Perhaps the key to succeeding where so many others have failed is that most licensed games get obsessive about re-creating the movie or show that its based on, often to detrimental effect.  Either they add a bunch of bad levels and gameplay elements that don’t really work in order to make it “just like the movie”, or else they end up coming up with some completely insane interpretive version of the subject matter in order to shoehorn it into the framework of the game.  Conversely, Buster’s Hidden Treasure looks like it was made by a group of people who were completely unfamiliar with Tiny Toons and were just working off a chart that listed every character ever to appear on the show, both minor and major, with Buster Bunny labeled as “Good Guy”, Montana Max labeled as “Bad Guy”, and everyone else labeled as “try to put into the game”.

Montana Max is a rich douchebag who, despite his wealth, dresses kind of like a hobo.

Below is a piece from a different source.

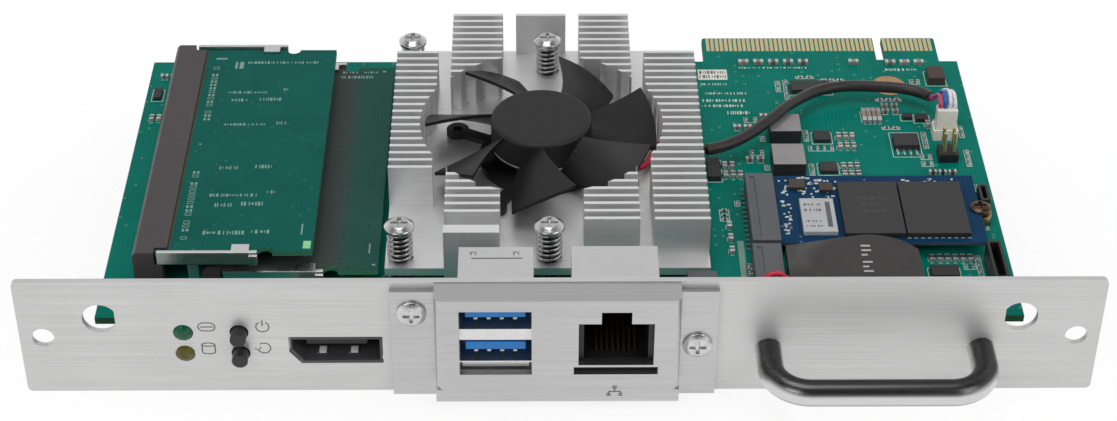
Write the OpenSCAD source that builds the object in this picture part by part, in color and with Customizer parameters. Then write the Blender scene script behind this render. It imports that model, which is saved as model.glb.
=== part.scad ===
// Slot-in computer module lying flat: faceplate with ports, main board, memory, drive, cooler and battery.
// X runs to the right, Y to the back and Z up. The origin is midway between the two mounting holes,
// on the front face of the faceplate.

/* [Faceplate] */
// Width of the faceplate
plate_w = 200; // [192:1:230]
// Height of the faceplate
plate_h = 26; // [26:0.5:32]
// Thickness of the faceplate sheet
plate_t = 1.2; // [1:0.1:1.6]
// Corner radius of the faceplate
plate_corner_r = 1; // [0.5:0.25:2]
// Diameter of the two mounting holes
mount_hole_d = 4.2; // [3.4:0.1:5]
// Distance from a mounting hole to the end of the faceplate
mount_hole_inset = 4.35; // [3.5:0.05:5]
// Diameter of an antenna hole
antenna_hole_d = 6.5; // [6:0.1:7]
// Distance from the antenna hole's centre to its flat
antenna_flat = 2.75; // [2.5:0.05:3]
// Height of the antenna holes above the mounting holes
antenna_z = 4.5; // [3:0.5:6]
// Distance from an antenna hole to the side edge of the main board
antenna_inset = 2.8; // [2:0.1:6]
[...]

However, one aspect of the cartoon that the game doesn’t really seem to know who its target audience is.  For the most part, TTA seemed to be a show for younger children – it was about child relatives of popular Looney Tunes characters attending school after all – but it was constantly making pop culture references to R-rated movies, current events, and other stuff that only an older audience was going to get.  I mean, It’s hard to imagine a 7 year old sitting there going “Ha ha!  Bill Clinton DOES talk like that!”  And I can’t even imagine anyone under the age of 70 who was going to appreciate Babs Bunny’s desire to become a vaudeville-style comedienne, or a guest appearance by Henny Youngman.  By the way, I’ll give you one guess as to what kind of animal Henny Youngman was on this show.  Here’s a hint: Tiny Toons liked obvious gags.  Like, REALLY obvious ones.

Anyway, in the spirit of the show, the game starts out as if designed for a younger audience, with their favorite cartoon characters (assuming this was either back when the game first came out, or you’re raising your children in some kind of weird experiment where you make them think it’s 1993), happy music, bright colors, and moderate challenge.  Then, about halfway through the game, the difficulty triples, and you suddenly find yourself in levels where you have to make a long sequence of quick wall jumps over lava in order to get through a stage.

Sorry kid, come back when you’re a little older and develop some mad skillz.

Still, a Tiny Toons game that demands you be able to do wall jumps.  How cool is that?